_TASK GOAL_
Extract every line that contains the string "sizes".

_INFORMATION GIVEN_
----------
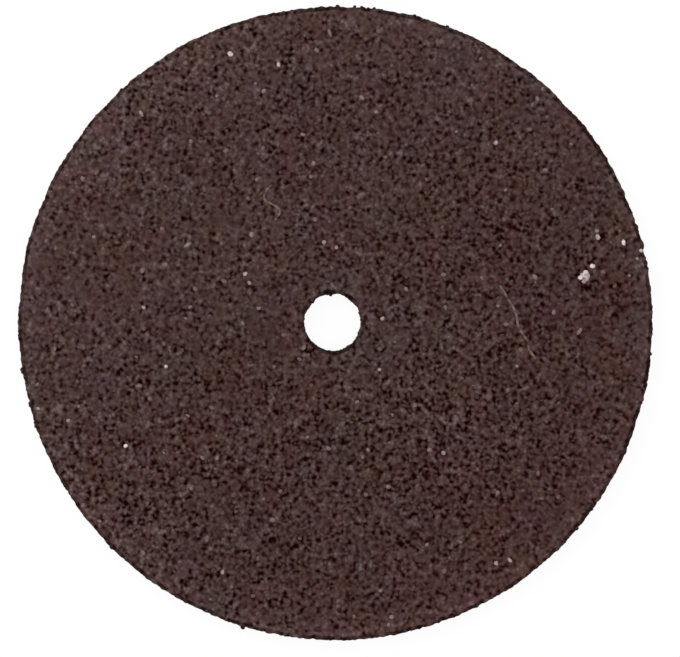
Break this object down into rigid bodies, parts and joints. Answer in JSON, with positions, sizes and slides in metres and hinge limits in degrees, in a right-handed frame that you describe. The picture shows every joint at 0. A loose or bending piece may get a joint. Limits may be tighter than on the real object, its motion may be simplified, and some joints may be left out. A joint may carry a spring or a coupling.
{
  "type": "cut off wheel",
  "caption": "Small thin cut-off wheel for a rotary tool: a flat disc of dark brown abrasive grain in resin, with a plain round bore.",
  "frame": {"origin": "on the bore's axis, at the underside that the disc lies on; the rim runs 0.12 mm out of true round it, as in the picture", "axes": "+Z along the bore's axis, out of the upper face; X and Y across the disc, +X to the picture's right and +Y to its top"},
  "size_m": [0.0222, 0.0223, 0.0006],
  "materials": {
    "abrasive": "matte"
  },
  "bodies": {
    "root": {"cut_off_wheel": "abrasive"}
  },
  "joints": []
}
----------
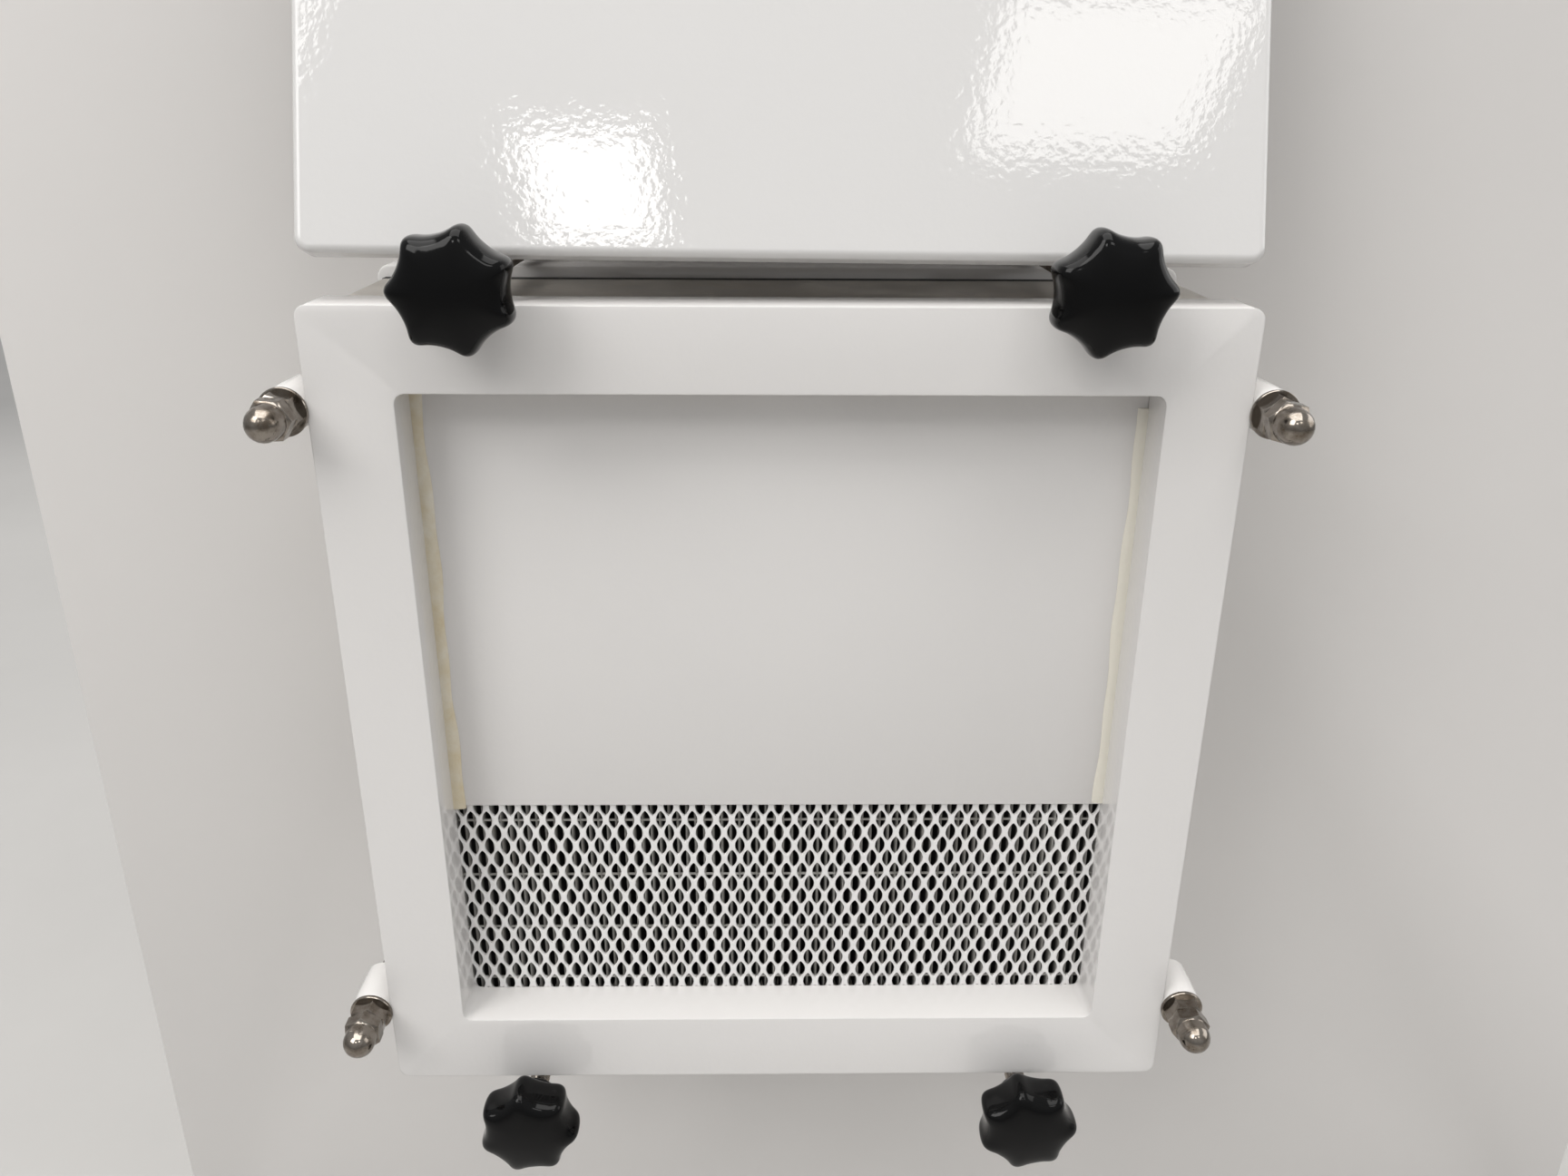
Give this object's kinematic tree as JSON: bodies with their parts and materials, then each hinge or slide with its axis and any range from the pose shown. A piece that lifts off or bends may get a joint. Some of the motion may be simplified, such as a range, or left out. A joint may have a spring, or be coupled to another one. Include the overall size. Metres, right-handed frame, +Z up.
----------
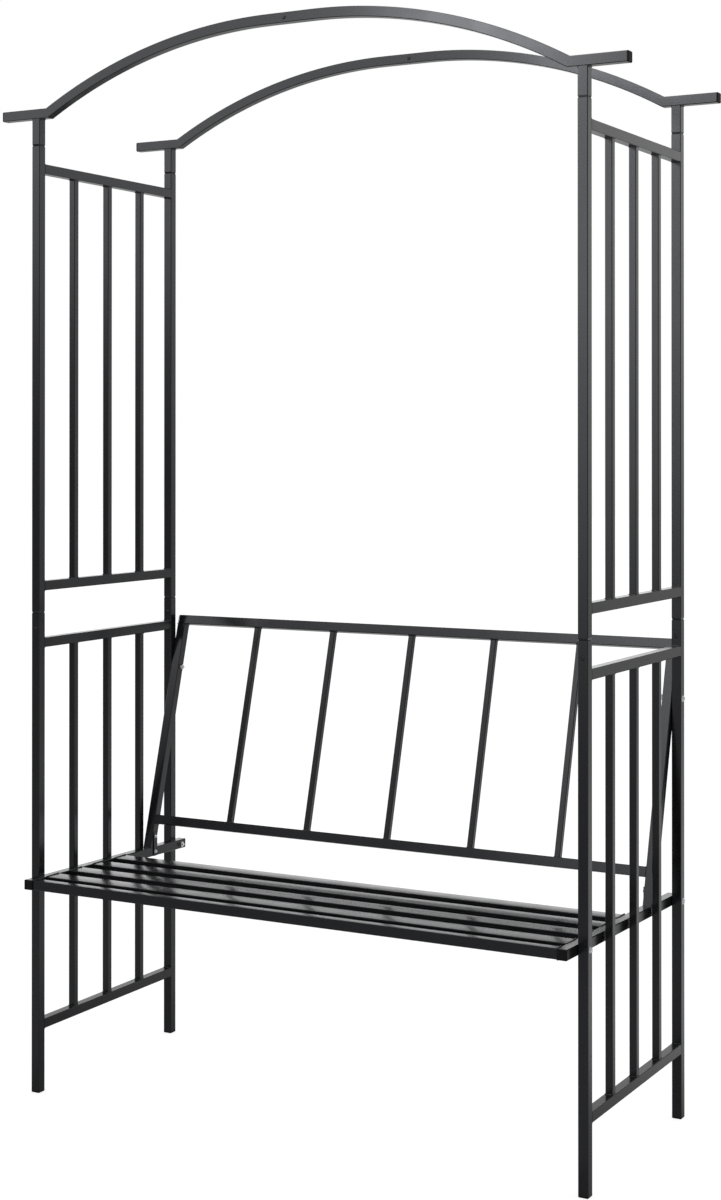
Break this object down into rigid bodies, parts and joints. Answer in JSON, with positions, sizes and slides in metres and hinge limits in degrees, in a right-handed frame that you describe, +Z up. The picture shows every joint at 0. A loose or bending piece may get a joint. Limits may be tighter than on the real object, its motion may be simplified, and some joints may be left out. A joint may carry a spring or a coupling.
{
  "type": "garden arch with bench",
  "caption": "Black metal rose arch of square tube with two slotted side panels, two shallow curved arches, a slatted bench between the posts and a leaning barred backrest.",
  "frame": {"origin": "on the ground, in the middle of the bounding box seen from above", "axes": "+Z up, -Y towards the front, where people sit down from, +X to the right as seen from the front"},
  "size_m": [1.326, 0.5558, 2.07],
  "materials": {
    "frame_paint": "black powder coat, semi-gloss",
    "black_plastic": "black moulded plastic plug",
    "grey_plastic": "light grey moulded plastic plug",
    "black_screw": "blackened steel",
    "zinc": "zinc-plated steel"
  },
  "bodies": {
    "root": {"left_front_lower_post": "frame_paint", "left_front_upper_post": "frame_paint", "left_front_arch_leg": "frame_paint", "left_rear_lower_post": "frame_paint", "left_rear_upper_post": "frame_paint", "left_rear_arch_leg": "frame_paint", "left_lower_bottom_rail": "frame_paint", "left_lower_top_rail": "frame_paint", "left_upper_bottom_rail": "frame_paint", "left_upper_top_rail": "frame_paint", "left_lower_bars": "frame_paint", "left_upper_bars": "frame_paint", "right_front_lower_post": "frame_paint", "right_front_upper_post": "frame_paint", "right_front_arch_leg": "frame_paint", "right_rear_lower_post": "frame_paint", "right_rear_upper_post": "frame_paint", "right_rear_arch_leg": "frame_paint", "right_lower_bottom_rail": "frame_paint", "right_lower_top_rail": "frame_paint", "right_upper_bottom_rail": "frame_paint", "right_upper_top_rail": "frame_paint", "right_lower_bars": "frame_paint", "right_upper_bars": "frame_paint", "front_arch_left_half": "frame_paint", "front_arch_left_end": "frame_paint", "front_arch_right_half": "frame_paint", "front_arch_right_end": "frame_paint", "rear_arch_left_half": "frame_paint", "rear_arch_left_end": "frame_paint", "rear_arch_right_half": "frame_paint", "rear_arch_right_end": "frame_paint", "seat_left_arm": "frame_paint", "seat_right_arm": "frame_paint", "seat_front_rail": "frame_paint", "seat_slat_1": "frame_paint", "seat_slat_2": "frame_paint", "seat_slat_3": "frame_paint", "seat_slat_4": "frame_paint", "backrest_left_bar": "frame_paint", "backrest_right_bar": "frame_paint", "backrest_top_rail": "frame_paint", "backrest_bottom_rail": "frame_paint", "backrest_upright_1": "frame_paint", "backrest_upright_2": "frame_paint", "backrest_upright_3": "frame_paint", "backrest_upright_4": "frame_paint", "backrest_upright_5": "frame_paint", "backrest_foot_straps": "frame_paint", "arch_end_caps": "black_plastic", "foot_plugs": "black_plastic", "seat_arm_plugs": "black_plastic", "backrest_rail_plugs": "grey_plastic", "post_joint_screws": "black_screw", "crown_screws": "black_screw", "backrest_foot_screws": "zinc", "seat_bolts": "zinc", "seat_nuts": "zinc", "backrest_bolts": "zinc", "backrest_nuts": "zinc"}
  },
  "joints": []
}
----------
_FINISHED ANSWER_
Break this object down into rigid bodies, parts and joints. Answer in JSON, with positions, sizes and slides in metres and hinge limits in degrees, in a right-handed frame that you describe. The picture shows every joint at 0. A loose or bending piece may get a joint. Limits may be tighter than on the real object, its motion may be simplified, and some joints may be left out. A joint may carry a spring or a coupling.
Break this object down into rigid bodies, parts and joints. Answer in JSON, with positions, sizes and slides in metres and hinge limits in degrees, in a right-handed frame that you describe, +Z up. The picture shows every joint at 0. A loose or bending piece may get a joint. Limits may be tighter than on the real object, its motion may be simplified, and some joints may be left out. A joint may carry a spring or a coupling.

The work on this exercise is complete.